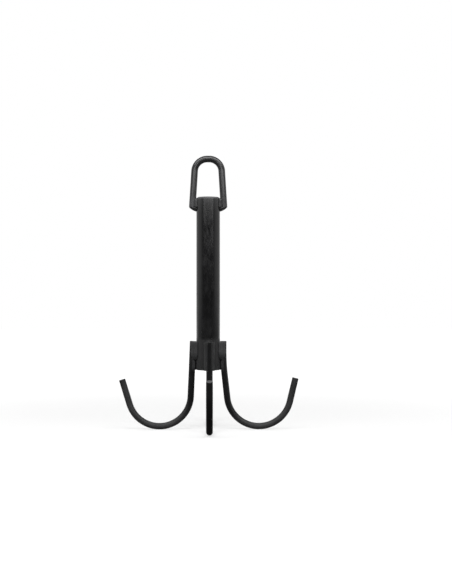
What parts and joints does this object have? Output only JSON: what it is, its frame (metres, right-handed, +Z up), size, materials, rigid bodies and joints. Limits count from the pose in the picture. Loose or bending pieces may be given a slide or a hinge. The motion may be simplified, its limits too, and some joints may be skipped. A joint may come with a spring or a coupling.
{
  "type": "grapnel anchor",
  "caption": "Small welded grapnel anchor: solid round shank, bent-rod loop at its upper end and round-rod hooks spread around its lower end, painted satin black.",
  "frame": {"origin": "on the shank's axis, at the level on which the hooks stand", "axes": "+Z up along the shank towards the loop; +X to the right arm, in the plane of the loop; -Y to the front arm"},
  "size_m": [0.1672, 0.1696, 0.255],
  "materials": {
    "black_paint": "satin black paint over steel bar, rod and weld beads"
  },
  "bodies": {
    "root": {"arm_front": "black_paint", "arm_left": "black_paint", "arm_rear": "black_paint", "arm_right": "black_paint", "shank": "black_paint", "top_loop": "black_paint", "weld_front_left": "black_paint", "weld_front_right": "black_paint", "weld_front_top": "black_paint", "weld_left_front": "black_paint", "weld_left_rear": "black_paint", "weld_loop_left_end": "black_paint", "weld_loop_left_front": "black_paint", "weld_loop_left_rear": "black_paint", "weld_loop_right_end": "black_paint", "weld_loop_right_front": "black_paint", "weld_loop_right_rear": "black_paint", "weld_rear_left": "black_paint", "weld_rear_right": "black_paint", "weld_right_front": "black_paint", "weld_right_rear": "black_paint"}
  },
  "joints": []
}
|---|
### DO THIS
Output the whole listing above again, word for word.

### REPLY TO THE EXERCISE
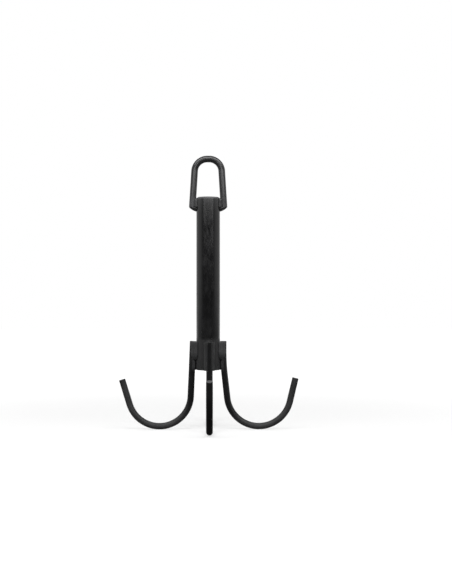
What parts and joints does this object have? Output only JSON: what it is, its frame (metres, right-handed, +Z up), size, materials, rigid bodies and joints. Limits count from the pose in the picture. Loose or bending pieces may be given a slide or a hinge. The motion may be simplified, its limits too, and some joints may be skipped. A joint may come with a spring or a coupling.
{
  "type": "grapnel anchor",
  "caption": "Small welded grapnel anchor: solid round shank, bent-rod loop at its upper end and round-rod hooks spread around its lower end, painted satin black.",
  "frame": {"origin": "on the shank's axis, at the level on which the hooks stand", "axes": "+Z up along the shank towards the loop; +X to the right arm, in the plane of the loop; -Y to the front arm"},
  "size_m": [0.1672, 0.1696, 0.255],
  "materials": {
    "black_paint": "satin black paint over steel bar, rod and weld beads"
  },
  "bodies": {
    "root": {"arm_front": "black_paint", "arm_left": "black_paint", "arm_rear": "black_paint", "arm_right": "black_paint", "shank": "black_paint", "top_loop": "black_paint", "weld_front_left": "black_paint", "weld_front_right": "black_paint", "weld_front_top": "black_paint", "weld_left_front": "black_paint", "weld_left_rear": "black_paint", "weld_loop_left_end": "black_paint", "weld_loop_left_front": "black_paint", "weld_loop_left_rear": "black_paint", "weld_loop_right_end": "black_paint", "weld_loop_right_front": "black_paint", "weld_loop_right_rear": "black_paint", "weld_rear_left": "black_paint", "weld_rear_right": "black_paint", "weld_right_front": "black_paint", "weld_right_rear": "black_paint"}
  },
  "joints": []
}